I have always been intrigued by snakes, and never what I would call be afraid of them. Though I will admit to being a High Stepper at times,lol. Think you see a snake, ease up looking, then step on a stick that jumps up about a foot in front of ya. Gives a body a dose of adrenaline,lol.
My dad was like many, it wasn't dead if it was still moving. Then most times it was thrown into the burn barrel and fired up right now.
I have ran across a few rattle snakes, mostly timber rattlers, nothing big.
Copper heads are a different story. I will do them in for sure and I am like others, they come in twos. A lot of times I will smell them before I see them. And the bigger the smellier they are. They are a master at camouflage. I have been with in two feet of big ones and not see them till the move, oak leaves.
I killed two in a matter of minutes in 1993, year of flooding. Late spring,early summer. Buddy was mowing around some gates as we were going to move some calves the next day. This place is on a dead end road, so it always accumulates all kinds of unwanted junk. Wasn't bad this time, a few wheels and metal scrap. We walked around in the knee high grass making sure we got it all. Pulled out a bunch of wire, defiantly not good for rotorary mower.
He fires up the old 806 with the batwing mower and makes a pass where the scrap was. I then went to move both trucks to where he had just mowed. I did a uturn and happened to look in the road. Huh, where did those camoflaged pants come from? Pants hell, a pair of copper heads side by side coming out of what we had both been digging around in minutes before.
Dispatched both with my trusty model19. One was 38" long and the other was over 40", seems like the big one was about 6" around.
Called a taxidermist buddy and dropped them off. They now reside on a vest he made from the two of them.
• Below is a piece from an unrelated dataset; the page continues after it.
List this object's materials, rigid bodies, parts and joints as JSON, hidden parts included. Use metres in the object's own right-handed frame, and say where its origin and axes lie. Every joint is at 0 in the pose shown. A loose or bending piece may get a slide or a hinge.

That was my first go around ever with copper heads. When we were picking the iron up we both noted an odd stink. It was those two snakes for sure.
First rattle snake I ever saw was in December in the late 70's. Buddy and I were quail hunting along a rock wall. It was cold but the sun was out and clear. Snake was on top of a flat rock and my old English pointer pointed it. Kids being kids we figured it was dead, till it sticks its tongue out. Poked it with a stick and it could hardly move.
Makes me think, that was the only time that old girl ever lied to me when she was on point.